Problem description:
Starting at the line that contains "above its centre", copy every line down to the line that contains "before = set(bpy.data.objects)", inclusive, exactly as it stands. Omit all other lines.
▬▬▬▬▬▬
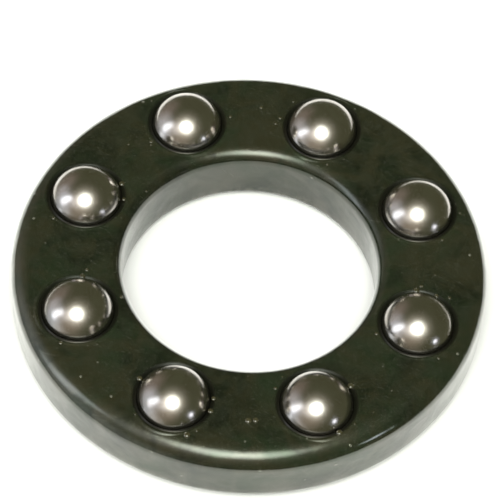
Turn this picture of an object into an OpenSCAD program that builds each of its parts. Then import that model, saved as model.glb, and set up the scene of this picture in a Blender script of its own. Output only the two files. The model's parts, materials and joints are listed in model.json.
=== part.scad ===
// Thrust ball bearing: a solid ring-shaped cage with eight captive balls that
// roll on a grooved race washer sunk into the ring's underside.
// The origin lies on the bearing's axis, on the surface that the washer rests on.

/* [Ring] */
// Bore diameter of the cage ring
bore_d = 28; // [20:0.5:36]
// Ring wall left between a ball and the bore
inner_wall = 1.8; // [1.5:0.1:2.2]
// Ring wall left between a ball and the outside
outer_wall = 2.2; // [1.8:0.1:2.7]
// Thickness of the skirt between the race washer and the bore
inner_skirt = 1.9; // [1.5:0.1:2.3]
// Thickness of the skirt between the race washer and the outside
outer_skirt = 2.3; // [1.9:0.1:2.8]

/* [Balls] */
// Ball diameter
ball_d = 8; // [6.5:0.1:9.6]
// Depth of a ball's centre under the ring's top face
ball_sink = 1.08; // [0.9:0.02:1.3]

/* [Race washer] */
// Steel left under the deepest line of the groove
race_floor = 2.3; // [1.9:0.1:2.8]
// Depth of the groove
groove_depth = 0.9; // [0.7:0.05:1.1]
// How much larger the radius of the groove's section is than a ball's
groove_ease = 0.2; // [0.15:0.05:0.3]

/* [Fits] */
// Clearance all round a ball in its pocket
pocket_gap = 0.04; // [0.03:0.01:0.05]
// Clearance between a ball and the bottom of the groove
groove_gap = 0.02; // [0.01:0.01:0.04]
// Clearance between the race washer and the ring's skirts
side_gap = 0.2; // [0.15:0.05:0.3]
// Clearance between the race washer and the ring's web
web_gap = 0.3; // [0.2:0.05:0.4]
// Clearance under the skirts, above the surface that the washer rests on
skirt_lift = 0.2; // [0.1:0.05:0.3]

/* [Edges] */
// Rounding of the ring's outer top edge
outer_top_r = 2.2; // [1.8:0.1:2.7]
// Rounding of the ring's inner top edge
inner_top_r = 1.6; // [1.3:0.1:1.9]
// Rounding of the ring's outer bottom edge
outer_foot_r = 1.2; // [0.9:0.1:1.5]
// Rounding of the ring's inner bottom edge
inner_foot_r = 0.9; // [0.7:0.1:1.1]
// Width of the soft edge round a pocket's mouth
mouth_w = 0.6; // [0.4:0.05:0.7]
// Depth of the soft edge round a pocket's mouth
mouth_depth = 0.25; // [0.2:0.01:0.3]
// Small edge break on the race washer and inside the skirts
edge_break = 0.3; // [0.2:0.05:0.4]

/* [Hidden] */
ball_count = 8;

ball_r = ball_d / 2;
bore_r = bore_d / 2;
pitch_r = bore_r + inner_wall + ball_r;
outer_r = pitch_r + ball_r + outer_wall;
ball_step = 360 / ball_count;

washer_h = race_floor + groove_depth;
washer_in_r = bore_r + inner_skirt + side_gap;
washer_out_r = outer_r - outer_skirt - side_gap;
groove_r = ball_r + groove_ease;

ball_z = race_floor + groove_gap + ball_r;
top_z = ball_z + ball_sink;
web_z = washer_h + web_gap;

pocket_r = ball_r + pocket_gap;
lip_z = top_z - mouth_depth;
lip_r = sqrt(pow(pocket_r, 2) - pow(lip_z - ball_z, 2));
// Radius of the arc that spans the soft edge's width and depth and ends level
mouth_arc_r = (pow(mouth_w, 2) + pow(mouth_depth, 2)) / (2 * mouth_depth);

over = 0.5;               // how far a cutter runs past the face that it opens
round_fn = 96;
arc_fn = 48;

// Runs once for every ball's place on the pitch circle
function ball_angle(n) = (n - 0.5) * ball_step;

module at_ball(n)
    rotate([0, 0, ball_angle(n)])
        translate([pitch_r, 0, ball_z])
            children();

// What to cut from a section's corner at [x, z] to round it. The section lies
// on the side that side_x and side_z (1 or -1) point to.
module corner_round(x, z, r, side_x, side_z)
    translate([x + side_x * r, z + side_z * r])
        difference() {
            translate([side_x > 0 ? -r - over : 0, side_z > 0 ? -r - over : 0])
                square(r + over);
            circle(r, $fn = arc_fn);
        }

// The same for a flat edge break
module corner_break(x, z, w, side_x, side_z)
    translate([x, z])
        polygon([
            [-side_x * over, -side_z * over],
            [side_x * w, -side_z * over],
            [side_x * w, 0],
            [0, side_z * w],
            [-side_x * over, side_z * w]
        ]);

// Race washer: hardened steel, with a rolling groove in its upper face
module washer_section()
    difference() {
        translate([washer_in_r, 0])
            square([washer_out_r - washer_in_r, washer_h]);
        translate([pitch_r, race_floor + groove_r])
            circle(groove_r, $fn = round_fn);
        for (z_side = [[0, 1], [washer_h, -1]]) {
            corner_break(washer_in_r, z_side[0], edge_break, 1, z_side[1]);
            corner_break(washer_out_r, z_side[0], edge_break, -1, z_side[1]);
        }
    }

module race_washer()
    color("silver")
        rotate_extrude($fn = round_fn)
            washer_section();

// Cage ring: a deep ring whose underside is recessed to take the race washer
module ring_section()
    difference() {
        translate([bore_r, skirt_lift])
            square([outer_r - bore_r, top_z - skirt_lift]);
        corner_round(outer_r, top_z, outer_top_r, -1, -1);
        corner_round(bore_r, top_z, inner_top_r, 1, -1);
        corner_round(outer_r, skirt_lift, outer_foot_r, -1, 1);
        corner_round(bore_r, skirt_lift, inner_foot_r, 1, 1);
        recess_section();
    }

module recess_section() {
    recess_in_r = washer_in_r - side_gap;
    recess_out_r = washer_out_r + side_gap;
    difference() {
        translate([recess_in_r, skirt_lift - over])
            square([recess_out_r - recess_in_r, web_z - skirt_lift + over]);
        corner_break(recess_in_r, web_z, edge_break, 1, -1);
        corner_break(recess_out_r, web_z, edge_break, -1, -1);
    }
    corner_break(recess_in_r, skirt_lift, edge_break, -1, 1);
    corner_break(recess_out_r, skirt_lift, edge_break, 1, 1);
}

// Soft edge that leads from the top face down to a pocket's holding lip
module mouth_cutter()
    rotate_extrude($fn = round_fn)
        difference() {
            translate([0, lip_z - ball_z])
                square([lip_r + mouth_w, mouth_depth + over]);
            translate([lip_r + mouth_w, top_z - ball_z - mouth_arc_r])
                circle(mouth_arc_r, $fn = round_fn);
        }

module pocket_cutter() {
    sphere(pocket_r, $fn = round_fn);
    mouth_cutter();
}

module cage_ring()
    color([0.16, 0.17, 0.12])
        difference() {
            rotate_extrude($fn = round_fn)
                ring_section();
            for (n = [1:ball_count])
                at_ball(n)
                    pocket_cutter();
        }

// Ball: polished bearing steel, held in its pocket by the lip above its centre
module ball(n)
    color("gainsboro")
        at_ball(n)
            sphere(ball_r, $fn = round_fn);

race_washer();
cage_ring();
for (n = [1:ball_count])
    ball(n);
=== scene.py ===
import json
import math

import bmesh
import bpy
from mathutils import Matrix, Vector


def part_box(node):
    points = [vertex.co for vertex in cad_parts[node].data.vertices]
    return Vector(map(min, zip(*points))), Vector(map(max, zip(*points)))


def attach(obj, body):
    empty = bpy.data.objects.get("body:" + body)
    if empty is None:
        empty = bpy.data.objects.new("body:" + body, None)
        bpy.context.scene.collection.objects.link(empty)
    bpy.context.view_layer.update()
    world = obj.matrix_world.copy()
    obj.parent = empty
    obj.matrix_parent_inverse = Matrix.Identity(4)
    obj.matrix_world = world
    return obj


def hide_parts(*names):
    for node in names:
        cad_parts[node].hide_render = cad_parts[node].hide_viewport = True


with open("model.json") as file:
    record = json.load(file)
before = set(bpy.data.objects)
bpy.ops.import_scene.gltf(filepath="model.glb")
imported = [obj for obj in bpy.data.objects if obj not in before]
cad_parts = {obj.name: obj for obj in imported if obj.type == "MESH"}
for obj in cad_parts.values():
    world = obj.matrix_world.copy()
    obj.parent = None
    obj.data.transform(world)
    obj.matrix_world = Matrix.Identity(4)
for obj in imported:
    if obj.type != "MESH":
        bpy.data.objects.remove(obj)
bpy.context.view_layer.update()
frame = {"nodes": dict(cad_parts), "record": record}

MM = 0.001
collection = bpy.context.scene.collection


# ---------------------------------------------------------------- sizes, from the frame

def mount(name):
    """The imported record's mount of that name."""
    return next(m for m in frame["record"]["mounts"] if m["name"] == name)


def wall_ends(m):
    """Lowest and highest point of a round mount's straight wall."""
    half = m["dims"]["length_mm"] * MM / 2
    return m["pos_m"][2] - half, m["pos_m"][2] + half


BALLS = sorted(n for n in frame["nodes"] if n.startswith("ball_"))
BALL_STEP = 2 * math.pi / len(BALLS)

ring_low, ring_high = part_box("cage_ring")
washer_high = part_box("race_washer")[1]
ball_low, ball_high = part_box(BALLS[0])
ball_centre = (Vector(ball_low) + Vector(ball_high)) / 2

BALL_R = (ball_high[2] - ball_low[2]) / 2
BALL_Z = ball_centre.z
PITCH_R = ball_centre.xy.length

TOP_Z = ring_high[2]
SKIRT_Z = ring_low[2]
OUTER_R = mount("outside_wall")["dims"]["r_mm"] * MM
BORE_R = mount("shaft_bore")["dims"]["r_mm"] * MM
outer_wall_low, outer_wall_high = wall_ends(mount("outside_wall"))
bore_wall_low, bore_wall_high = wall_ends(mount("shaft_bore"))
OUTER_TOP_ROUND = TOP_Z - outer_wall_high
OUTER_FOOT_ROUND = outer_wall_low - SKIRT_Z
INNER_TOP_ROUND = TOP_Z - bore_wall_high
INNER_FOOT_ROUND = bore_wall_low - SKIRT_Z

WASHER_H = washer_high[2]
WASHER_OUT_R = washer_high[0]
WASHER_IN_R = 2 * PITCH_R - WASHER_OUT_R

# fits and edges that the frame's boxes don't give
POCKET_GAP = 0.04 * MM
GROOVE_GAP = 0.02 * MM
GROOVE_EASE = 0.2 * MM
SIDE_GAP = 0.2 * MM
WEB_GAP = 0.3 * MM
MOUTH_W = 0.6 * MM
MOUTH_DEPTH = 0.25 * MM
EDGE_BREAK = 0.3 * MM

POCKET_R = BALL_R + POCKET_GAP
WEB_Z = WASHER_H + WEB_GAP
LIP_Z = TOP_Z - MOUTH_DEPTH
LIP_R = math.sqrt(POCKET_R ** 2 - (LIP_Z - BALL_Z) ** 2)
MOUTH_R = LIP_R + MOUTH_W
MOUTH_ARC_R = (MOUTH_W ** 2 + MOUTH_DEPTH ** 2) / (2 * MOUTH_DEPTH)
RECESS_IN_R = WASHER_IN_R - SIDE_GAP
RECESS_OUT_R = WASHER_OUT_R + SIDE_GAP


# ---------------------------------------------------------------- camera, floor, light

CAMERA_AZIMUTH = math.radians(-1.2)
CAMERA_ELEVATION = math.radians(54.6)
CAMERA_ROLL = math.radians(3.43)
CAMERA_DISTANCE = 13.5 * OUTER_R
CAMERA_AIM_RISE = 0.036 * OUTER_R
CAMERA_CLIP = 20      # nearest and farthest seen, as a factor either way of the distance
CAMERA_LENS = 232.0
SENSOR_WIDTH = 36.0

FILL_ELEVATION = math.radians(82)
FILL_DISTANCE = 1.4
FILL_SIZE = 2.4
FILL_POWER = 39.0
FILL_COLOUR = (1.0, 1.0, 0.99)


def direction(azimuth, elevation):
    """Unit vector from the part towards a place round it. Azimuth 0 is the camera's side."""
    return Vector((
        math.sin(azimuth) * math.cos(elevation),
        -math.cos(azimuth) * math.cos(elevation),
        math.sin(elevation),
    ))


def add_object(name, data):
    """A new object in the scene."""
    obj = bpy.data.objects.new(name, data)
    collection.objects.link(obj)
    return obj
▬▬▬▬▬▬
Answer to this problem:
// Ball: polished bearing steel, held in its pocket by the lip above its centre
module ball(n)
    color("gainsboro")
        at_ball(n)
            sphere(ball_r, $fn = round_fn);

race_washer();
cage_ring();
for (n = [1:ball_count])
    ball(n);
=== scene.py ===
import json
import math

import bmesh
import bpy
from mathutils import Matrix, Vector


def part_box(node):
    points = [vertex.co for vertex in cad_parts[node].data.vertices]
    return Vector(map(min, zip(*points))), Vector(map(max, zip(*points)))


def attach(obj, body):
    empty = bpy.data.objects.get("body:" + body)
    if empty is None:
        empty = bpy.data.objects.new("body:" + body, None)
        bpy.context.scene.collection.objects.link(empty)
    bpy.context.view_layer.update()
    world = obj.matrix_world.copy()
    obj.parent = empty
    obj.matrix_parent_inverse = Matrix.Identity(4)
    obj.matrix_world = world
    return obj


def hide_parts(*names):
    for node in names:
        cad_parts[node].hide_render = cad_parts[node].hide_viewport = True


with open("model.json") as file:
    record = json.load(file)
before = set(bpy.data.objects)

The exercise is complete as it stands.